IRVINGTON, N.Y.--(BUSINESS WIRE)--June 26, 2006--Prestige Brands Holdings, Inc. (NYSE: PBH), a marketer and distributor of well-recognized, branded consumer products in the personal care, over-the-counter drug, and household cleaning segments announced today that Frank P. Palantoni and the Company’s Board of Directors have mutually agreed that Mr. Palantoni will step down as President, Chief Executive Officer and a Director of the Company effective immediately.
 
To ensure clear leadership and continuity during this period of transition, the Board has appointed Peter C. Mann, the current Chairman of the Board who served as CEO until April 1 of this year, as interim President and CEO, while its Nominating and Corporate Governance Committee conducts a search for a new CEO. The Company indicated that it expected this process to be concluded over the next six months.
 
During this period, the Board’s Nominating and Corporate Governance Committee, chaired by Ronald B. Gordon, will work closely with Mr.

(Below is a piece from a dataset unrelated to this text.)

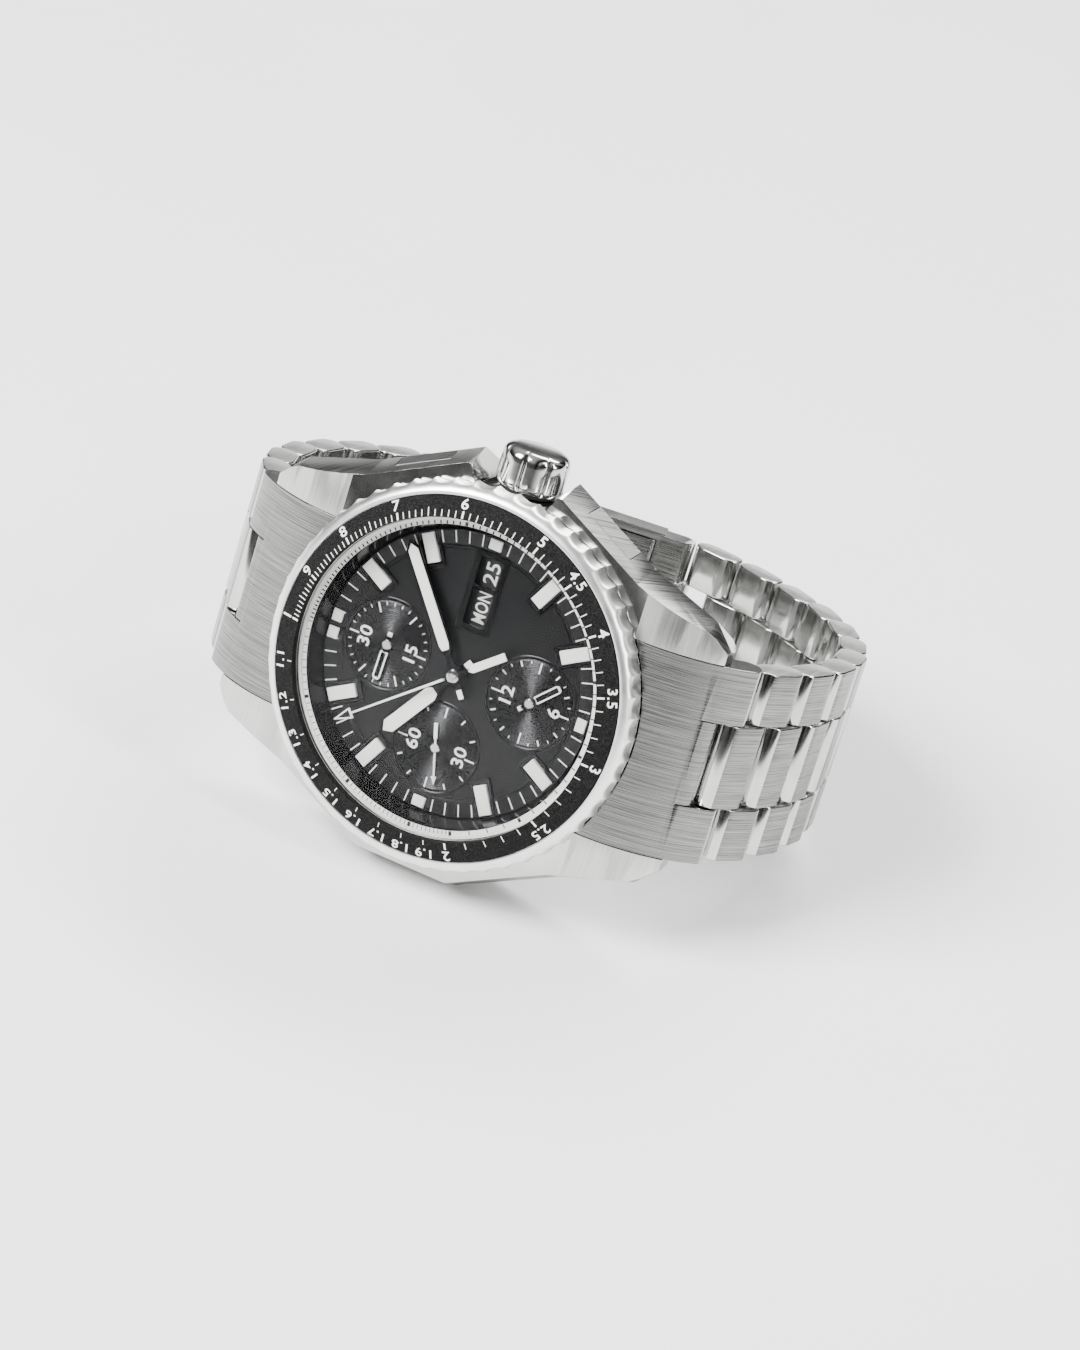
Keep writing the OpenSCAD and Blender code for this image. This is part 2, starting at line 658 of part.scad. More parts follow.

Mann to ensure that this transition will not disrupt the Company’s focus on customers, current Company initiatives and the creation of shareholder value. Mr. Gordon said, “The Board is confident that our experienced senior executives and Prestige’s outstanding employees will provide strong and steady leadership during this transition period.”
 
“Frank Palantoni’s contributions to the Company are appreciated. The Board wishes him well,” Mr. Gordon added.
 
About Prestige Brands Holdings, Inc.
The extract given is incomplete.